SQL替换函数里面的正则表达式模式?

时间:2014-01-27 10:16:56

标签: sql-server regex

SELECT REPLACE('<strong>100</strong><b>.00 GB', '%^(^-?\d*\.{0,1}\d+$)%', '');

我想用上面的正则表达式替换数字的两个部分之间的任何标记,但它似乎不起作用。我不确定它是否是正则表达式语法是错误的,因为我尝试了更简单的语法,如'%[^0-9]%'只是为了测试,但它也没有用。有谁知道我怎么能实现这个目标?

12 个答案:

答案 0 :(得分:52)

您可以使用PATINDEX 找到模式(字符串)出现的第一个索引。然后使用STUFF将另一个字符串填充到匹配的模式(字符串)中。
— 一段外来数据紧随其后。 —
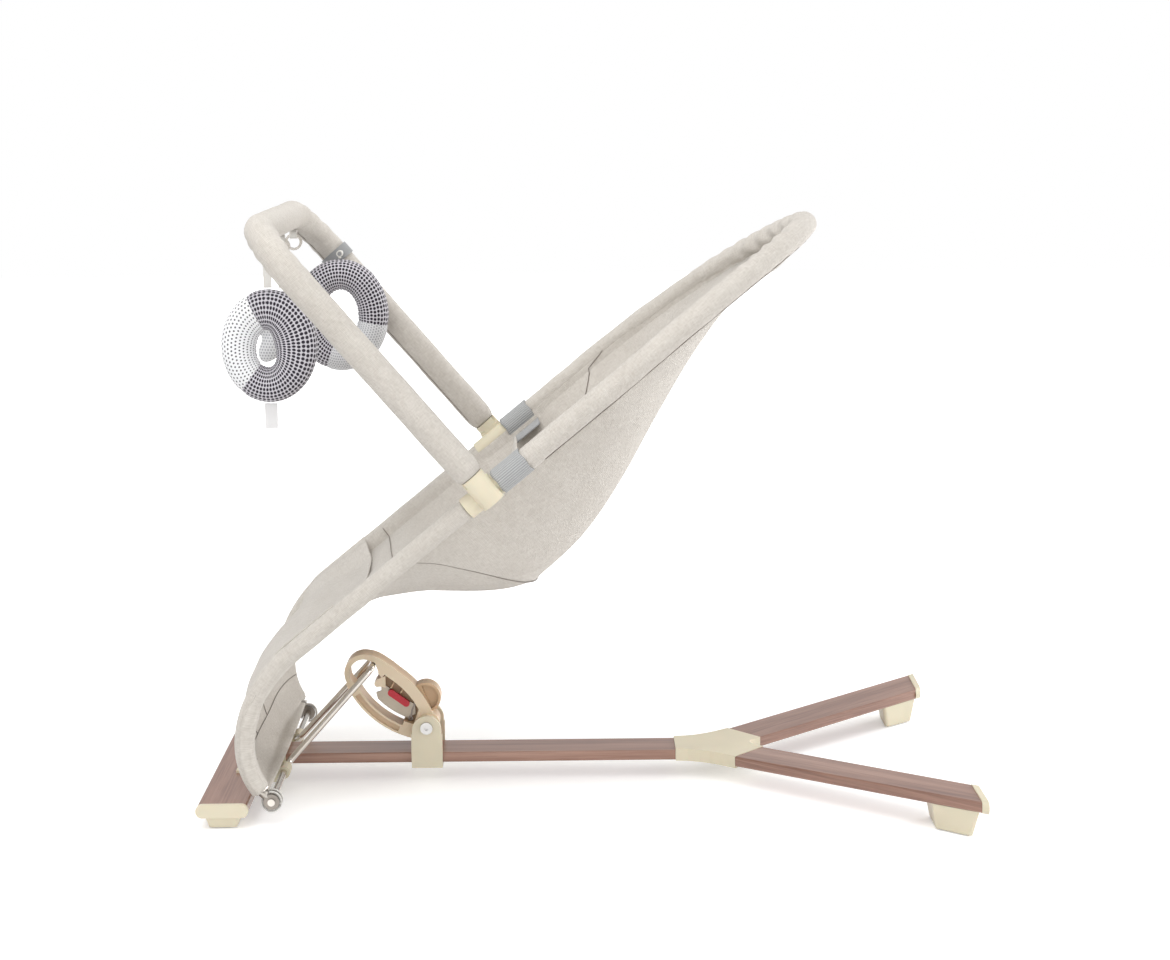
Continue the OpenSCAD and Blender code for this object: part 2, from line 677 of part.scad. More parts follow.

遍历每一行。用你想要的东西替换每个非法字符。在您的情况下,将非数字替换为空白。内部循环是指当前单元格中有多个非法字符。

DECLARE @counter int

SET @counter = 0

WHILE(@counter < (SELECT MAX(ID_COLUMN) FROM Table))
BEGIN  

    WHILE 1 = 1
    BEGIN
        DECLARE @RetVal varchar(50)

        SET @RetVal =  (SELECT Column = STUFF(Column, PATINDEX('%[^0-9.]%', Column),1, '')
        FROM Table
        WHERE ID_COLUMN = @counter)

        IF(@RetVal IS NOT NULL)       
          UPDATE Table SET
          Column = @RetVal
          WHERE ID_COLUMN = @counter
        ELSE
            break
    END

    SET @counter = @counter + 1
END

警告:虽然这很慢!拥有varchar列可能会产生影响。所以使用LTRIM RTRIM可能会有所帮助。无论如何,它很慢。

积分转到this StackOverFlow回答。

EDIT 还可以转到@srutzky

编辑(由@Tmdean撰写) 这个答案可以适应更基于集合的解决方案,而不是一次一行。它仍然迭代一行中非数字字符数的最大值,因此它并不理想,但我认为在大多数情况下它应该是可接受的。

WHILE 1 = 1 BEGIN
    WITH q AS
        (SELECT ID_Column, PATINDEX('%[^0-9.]%', Column) AS n
        FROM Table)
    UPDATE Table
    SET Column = STUFF(Column, q.n, 1, '')
    FROM q
    WHERE Table.ID_Column = q.ID_Column AND q.n != 0;

    IF @@ROWCOUNT = 0 BREAK;
END;

如果您在表中维护一个表示该字段是否已被清除的列,您还可以提高效率。 (在我的示例中,NULL表示“未知”,应该是列默认值。)

DECLARE @done bit = 0;
WHILE @done = 0 BEGIN
    WITH q AS
        (SELECT ID_Column, PATINDEX('%[^0-9.]%', Column) AS n
        FROM Table
        WHERE COALESCE(Scrubbed_Column, 0) = 0)
    UPDATE Table
    SET Column = STUFF(Column, q.n, 1, ''),
        Scrubbed_Column = 0
    FROM q
    WHERE Table.ID_Column = q.ID_Column AND q.n != 0;

    IF @@ROWCOUNT = 0 SET @done = 1;

    -- if Scrubbed_Column is still NULL, then the PATINDEX
    -- must have given 0
    UPDATE table
    SET Scrubbed_Column = CASE
        WHEN Scrubbed_Column IS NULL THEN 1
        ELSE NULLIF(Scrubbed_Column, 0)
    END;
END;

如果您不想更改架构,则很容易适应将中间结果存储在表值变量中,该变量将在最后应用于实际表。

答案 1 :(得分:23)

一般而言,SQL Server不支持正则表达式,您不能在本机T-SQL代码中使用它们。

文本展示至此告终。